■ EXERCISE DETAILS
Keep only the lines from the top of the listing through the one with "facets: int = 28", and reproduce them unaltered.

■ DATA SECTION
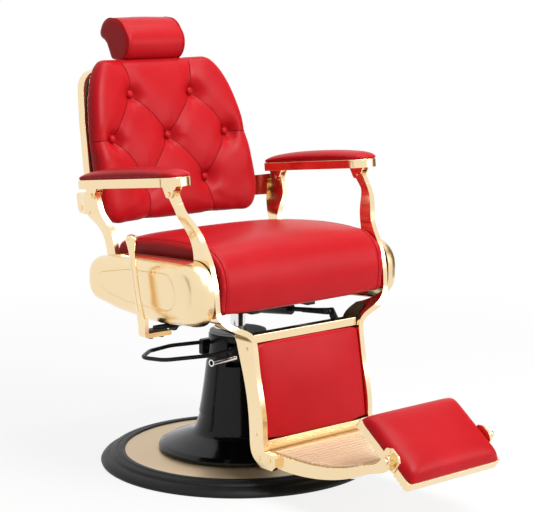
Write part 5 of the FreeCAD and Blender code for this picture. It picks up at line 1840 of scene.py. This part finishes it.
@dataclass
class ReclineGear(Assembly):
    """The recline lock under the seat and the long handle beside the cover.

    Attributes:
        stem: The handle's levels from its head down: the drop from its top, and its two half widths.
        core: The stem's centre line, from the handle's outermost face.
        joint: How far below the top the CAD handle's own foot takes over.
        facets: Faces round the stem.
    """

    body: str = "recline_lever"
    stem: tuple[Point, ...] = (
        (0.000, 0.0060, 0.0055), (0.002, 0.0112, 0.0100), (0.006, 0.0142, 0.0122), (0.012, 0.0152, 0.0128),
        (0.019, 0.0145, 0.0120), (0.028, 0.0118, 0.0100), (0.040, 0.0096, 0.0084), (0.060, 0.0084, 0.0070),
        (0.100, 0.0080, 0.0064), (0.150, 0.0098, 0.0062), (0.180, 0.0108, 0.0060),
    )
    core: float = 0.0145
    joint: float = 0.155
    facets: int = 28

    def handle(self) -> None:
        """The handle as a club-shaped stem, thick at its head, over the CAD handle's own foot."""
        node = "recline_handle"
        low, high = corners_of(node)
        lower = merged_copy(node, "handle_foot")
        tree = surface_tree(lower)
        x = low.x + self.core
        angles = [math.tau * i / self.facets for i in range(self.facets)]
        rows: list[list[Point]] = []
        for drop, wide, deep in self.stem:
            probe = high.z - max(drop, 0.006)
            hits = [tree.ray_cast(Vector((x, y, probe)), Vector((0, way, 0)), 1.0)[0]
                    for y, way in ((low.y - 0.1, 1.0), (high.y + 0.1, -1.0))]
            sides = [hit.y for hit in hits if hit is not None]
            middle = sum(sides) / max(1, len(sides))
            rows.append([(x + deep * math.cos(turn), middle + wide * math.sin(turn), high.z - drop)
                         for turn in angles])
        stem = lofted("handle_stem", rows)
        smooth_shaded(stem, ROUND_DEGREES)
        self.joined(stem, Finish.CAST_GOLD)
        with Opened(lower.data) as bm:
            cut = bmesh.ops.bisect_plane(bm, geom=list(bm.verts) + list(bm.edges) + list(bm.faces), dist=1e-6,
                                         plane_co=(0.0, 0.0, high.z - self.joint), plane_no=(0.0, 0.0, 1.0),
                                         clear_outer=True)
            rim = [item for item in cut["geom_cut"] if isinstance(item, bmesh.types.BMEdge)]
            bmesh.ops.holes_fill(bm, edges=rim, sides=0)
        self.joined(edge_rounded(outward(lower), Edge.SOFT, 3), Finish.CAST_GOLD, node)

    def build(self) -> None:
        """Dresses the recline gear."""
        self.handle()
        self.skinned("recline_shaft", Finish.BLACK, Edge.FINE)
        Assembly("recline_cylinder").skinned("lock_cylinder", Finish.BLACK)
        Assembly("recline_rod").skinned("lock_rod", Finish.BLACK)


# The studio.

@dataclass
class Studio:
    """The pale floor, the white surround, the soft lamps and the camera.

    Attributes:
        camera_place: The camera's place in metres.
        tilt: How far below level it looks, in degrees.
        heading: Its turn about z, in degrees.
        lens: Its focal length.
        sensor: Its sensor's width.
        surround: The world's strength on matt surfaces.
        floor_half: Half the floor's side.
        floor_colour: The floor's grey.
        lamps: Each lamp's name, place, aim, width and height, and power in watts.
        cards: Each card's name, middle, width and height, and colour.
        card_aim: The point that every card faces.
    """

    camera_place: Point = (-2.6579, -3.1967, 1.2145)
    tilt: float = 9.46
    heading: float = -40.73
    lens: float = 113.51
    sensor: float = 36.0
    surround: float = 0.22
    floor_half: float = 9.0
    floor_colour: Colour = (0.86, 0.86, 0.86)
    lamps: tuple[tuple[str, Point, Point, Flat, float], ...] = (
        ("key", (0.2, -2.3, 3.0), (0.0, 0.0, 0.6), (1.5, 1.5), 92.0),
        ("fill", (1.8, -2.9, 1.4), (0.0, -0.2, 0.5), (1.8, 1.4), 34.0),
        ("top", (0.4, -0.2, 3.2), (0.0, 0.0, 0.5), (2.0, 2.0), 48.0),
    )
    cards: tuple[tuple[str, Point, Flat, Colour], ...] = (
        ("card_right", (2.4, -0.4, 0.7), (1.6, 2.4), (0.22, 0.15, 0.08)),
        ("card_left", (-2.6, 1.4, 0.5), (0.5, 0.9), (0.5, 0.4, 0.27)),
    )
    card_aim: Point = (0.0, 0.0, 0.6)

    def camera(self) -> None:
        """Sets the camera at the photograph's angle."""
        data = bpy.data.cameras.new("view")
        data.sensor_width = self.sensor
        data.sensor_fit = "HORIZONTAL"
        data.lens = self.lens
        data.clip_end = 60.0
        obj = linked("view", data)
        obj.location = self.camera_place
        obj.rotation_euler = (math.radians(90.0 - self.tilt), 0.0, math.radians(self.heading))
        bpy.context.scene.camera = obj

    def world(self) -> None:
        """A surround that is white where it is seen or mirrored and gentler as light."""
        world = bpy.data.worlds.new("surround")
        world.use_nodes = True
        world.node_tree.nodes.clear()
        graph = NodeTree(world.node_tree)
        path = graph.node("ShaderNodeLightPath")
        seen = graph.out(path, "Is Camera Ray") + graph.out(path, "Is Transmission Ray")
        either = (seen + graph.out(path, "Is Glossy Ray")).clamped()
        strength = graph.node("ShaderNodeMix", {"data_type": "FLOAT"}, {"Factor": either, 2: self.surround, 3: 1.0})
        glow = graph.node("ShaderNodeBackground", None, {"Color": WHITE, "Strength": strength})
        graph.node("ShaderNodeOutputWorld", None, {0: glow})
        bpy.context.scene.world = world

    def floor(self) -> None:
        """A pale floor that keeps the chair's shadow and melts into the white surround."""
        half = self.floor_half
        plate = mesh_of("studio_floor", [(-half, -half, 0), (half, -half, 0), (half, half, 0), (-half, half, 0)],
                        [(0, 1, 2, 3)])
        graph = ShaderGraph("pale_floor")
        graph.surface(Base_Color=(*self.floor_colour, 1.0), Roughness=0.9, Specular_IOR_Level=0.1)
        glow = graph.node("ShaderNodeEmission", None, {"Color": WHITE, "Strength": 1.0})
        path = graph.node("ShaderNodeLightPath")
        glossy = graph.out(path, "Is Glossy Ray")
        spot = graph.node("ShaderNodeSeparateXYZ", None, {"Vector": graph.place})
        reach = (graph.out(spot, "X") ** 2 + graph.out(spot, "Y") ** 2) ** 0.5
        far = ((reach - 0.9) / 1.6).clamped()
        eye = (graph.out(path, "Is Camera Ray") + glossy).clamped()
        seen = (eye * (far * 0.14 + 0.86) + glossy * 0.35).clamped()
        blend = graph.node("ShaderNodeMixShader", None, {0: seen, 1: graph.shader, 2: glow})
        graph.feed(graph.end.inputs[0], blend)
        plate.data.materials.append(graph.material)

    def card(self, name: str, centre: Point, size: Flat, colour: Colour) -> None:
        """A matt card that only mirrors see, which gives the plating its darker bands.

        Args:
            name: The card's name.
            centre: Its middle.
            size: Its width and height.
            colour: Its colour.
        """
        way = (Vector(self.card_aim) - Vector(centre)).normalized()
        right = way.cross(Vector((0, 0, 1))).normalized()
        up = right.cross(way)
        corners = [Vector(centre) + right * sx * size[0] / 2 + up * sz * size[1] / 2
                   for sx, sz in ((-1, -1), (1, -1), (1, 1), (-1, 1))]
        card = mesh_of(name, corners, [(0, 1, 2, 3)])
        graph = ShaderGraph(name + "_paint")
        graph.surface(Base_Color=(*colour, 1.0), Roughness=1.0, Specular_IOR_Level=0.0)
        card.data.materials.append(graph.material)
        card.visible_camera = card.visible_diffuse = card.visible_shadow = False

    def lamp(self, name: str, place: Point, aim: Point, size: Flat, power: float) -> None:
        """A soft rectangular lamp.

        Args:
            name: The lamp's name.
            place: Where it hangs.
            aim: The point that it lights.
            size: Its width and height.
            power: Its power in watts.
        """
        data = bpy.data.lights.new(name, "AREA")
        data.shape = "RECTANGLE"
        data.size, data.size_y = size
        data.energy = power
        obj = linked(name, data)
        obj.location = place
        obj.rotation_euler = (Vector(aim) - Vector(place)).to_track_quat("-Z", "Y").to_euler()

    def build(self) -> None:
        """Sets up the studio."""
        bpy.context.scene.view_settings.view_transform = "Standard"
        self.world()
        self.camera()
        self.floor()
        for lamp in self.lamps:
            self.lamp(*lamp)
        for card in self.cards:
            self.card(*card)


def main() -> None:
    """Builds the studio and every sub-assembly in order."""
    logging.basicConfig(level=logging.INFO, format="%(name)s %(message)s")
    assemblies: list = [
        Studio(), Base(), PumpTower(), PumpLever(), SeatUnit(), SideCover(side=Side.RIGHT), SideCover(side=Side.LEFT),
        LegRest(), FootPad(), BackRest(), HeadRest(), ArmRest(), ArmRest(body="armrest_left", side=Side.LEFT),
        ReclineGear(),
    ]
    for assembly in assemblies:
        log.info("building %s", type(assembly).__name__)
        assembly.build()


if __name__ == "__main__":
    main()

■ THE OUTPUT
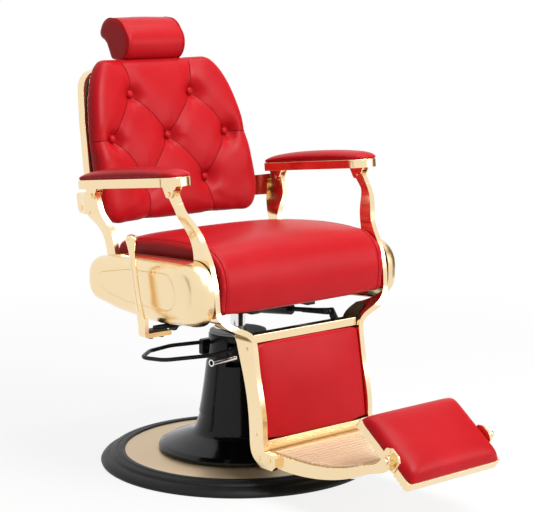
Write part 5 of the FreeCAD and Blender code for this picture. It picks up at line 1840 of scene.py. This part finishes it.
@dataclass
class ReclineGear(Assembly):
    """The recline lock under the seat and the long handle beside the cover.

    Attributes:
        stem: The handle's levels from its head down: the drop from its top, and its two half widths.
        core: The stem's centre line, from the handle's outermost face.
        joint: How far below the top the CAD handle's own foot takes over.
        facets: Faces round the stem.
    """

    body: str = "recline_lever"
    stem: tuple[Point, ...] = (
        (0.000, 0.0060, 0.0055), (0.002, 0.0112, 0.0100), (0.006, 0.0142, 0.0122), (0.012, 0.0152, 0.0128),
        (0.019, 0.0145, 0.0120), (0.028, 0.0118, 0.0100), (0.040, 0.0096, 0.0084), (0.060, 0.0084, 0.0070),
        (0.100, 0.0080, 0.0064), (0.150, 0.0098, 0.0062), (0.180, 0.0108, 0.0060),
    )
    core: float = 0.0145
    joint: float = 0.155
    facets: int = 28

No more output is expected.